9. Kibble Palace and Glasgow Botanic Gardens

Built in 1873, Kibble Palace is one of the largest glasshouses in Britain and contains a collection of rare orchids; tree ferns from Australia and New Zealand; and plants from Africa, the Americas, and the Far East. It is located at Glasgow's Botanic Gardens, where you can explore more greenhouses and admire the Victorian sculptures located throughout the grounds.

Another beautiful park to visit is Bellahouston Park, site of the 1938 Empire Exhibition attended by more than 13 million visitors and still popular for its colorful flowerbeds.

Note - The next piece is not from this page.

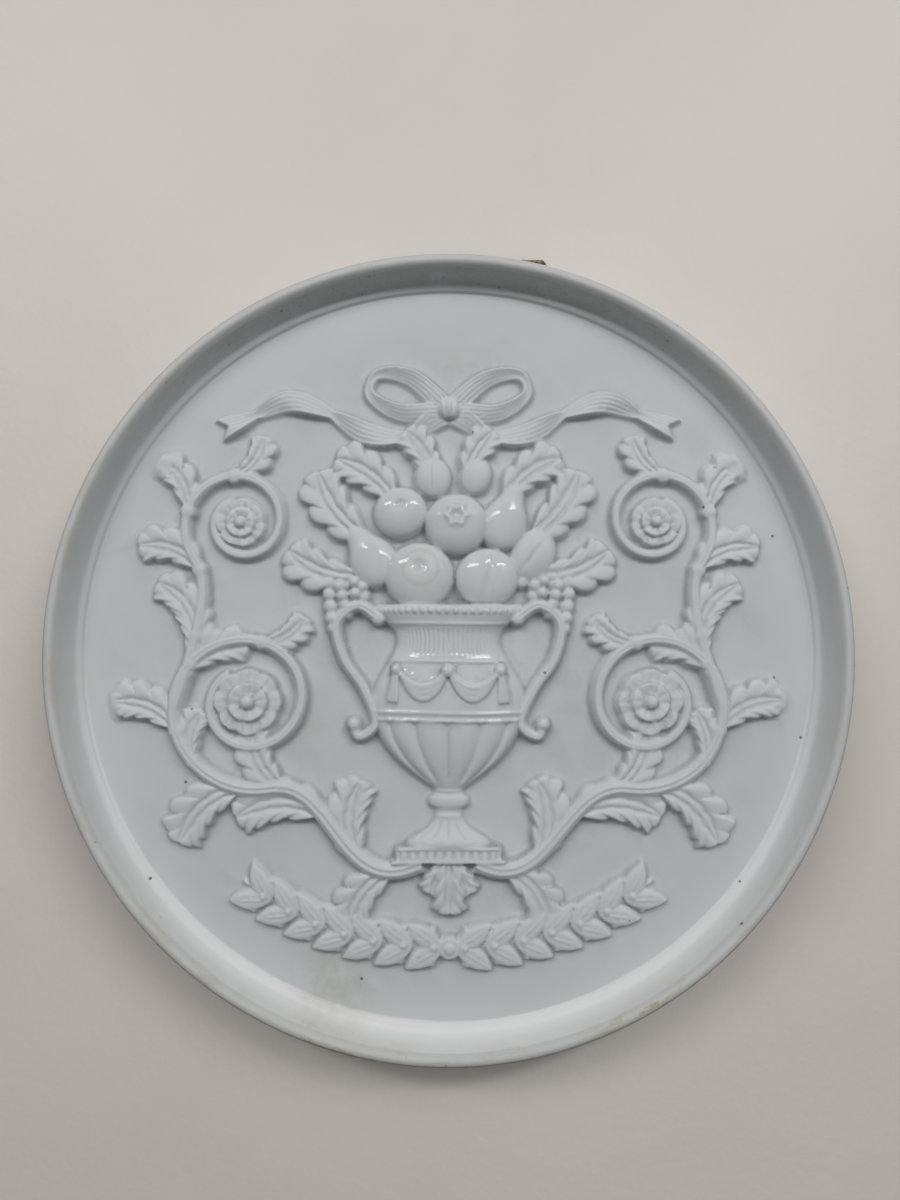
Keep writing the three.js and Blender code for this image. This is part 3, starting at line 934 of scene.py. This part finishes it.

10. Glasgow Green and the People's Palace

Laid out in 1662, Glasgow Green is by far the oldest of the city's parks and is an easy walk from the city center. One of the park's main attractions is the People's Palace, a museum built in 1898 that tells the story of Glasgow from 1750 through the 20th century. Exhibits include a reproduction of a "Single End" home from the 1930s, a look at "the steamie" bathhouses, and a display dedicated to remembering the dance hall at the Glasgow Barrowlands Ballroom.

The Winter Garden, a large conservatory at the back of the palace, contains a fine collection of tropical and subtropical plants. Be sure to also visit the lovely Doulton Fountain, the world's largest terracotta fountain. An impressive 46 feet high and 70 feet across, it was built to commemorate Queen Victoria's Golden Jubilee and contains figures from across the Commonwealth. Another attraction is Nelson's Monument, an impressive column built in 1806 to commemorate Horatio Nelson's victories.

11. The National Piping Centre and the Bagpipe Museum

The National Piping Centre is an excellent resource for those with a passion for bagpipes and drumming, whether as a performer or a fan. Lessons and courses are available, including intensive bagpipe schools held at a variety of locations worldwide. The National Piping Centre is also home to the superb Museum of Piping, which includes piping memorabilia belonging to Robbie Burns and the 17th-century Iain Dall MacKay chanter, the world's oldest surviving bagpipe relic.

A well-stocked shop brimming with piping related supplies, music, and mementoes is also open to the public (the center also has its own hotel and restaurant). Glasgow hosts the annual World Pipe Band Championship, the world's largest such festival, held every August on Glasgow Green.